And it is also mentioned in all the maths articles that the 'equal to' in the equation should not be understood in a traditional way.
Yes.
If so, then why are even wikipedia article states that,

1+2+3+.... = - 1/12
Have you read it and what do you know about the zeta function and analytic continuations?

https://www.physicsforums.com/threads/1-2-3-4-1-12-weirdness.817600/
God, I hate that video. The video is very misleading. I hoped they would be somewhat clear in it.

First of all, the series ##1+2+3+4+...## diverges. You will find no mathematician that disagrees with this. The most natural sum is ##1+2+3+4+... = +\infty##.
Now, what is the ##-1/12## thing all about? Well, some mathematicians have found a way to associate a number to divergent series. I would not call that number the "sum" of the series, it is just a number associated to it. In this case, the number associated to ##1+2+3+4+...## is ##-1/12##. Now, we often write ##1+2+3+4+5+... = -1/12##, but that's where you should be careful, since that ##=## sign does not mean the classical one, in fact it means that we evaluate the series in a nonstandard way (like Ramanujan summation). Now in many circumstances, replacing ##1+2+3+4+...## with ##-1/12## is wrong and a very bad idea, but in some it might work out. It should then be shown why exactly we can replace the sum by ##-1/12##.
Also of interest:
https://www.physicsforums.com/threads/1-4-9-16-0-proof.875505/
https://mathoverflow.net/questions/64898/values-of-the-riemann-zeta-function-and-the-ramanujan-summation-how-strong-is
https://en.wikipedia.org/wiki/Ramanujan's_sum
 
  • #3
Leo Authersh
@fresh_42 As far I have understood from the topics I have studied earlier, this zeta regularization is used to define the type of the series.

ζ(−1) = −1/12 represents the value of the series in the complex plane at 1.

It is just the value of the series at a particular point (here it is 1) while in complex plane.
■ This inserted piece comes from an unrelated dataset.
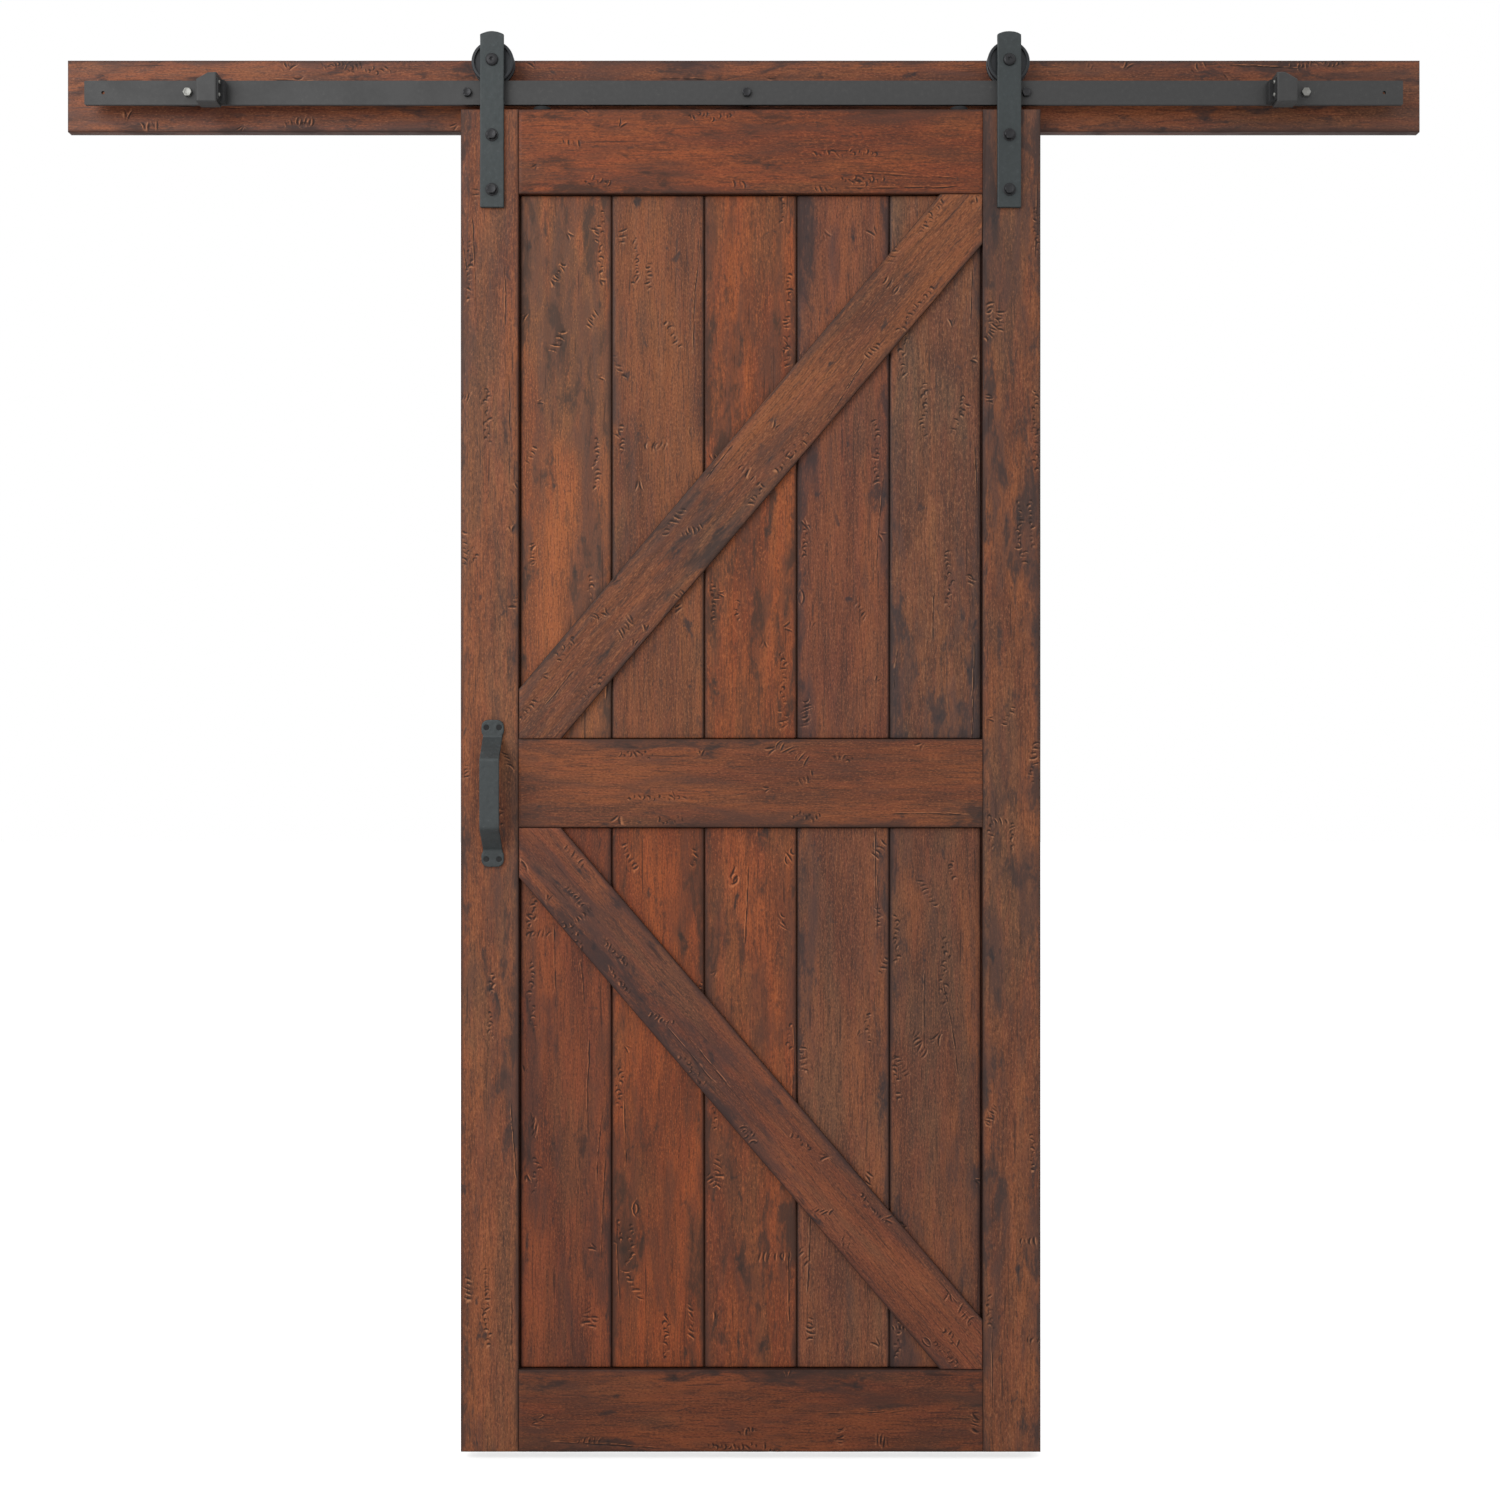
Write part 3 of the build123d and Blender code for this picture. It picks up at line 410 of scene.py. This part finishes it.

It just defines the nature of the series in the complex plane. And those topics are strong with the point that the zeta function (extension of the series in complex plane) is continuous upto infinity.

So, as per my understanding, the wikipedia notion of writing the series as

1+2+3+4+5..... = -1/12 is wrong.

One thing that can be said is that Ramanujan based this discovery upon the already proven series

1+1-1+1-1+1... = 1/2

If you think about this series you can perceive that the value 1/2 is not the summation because the summation value alters infinitely between 1 and 0. But one can understand the nature of the series that the sum should be between 1 and 0 and hence the average value calculated as 1/2.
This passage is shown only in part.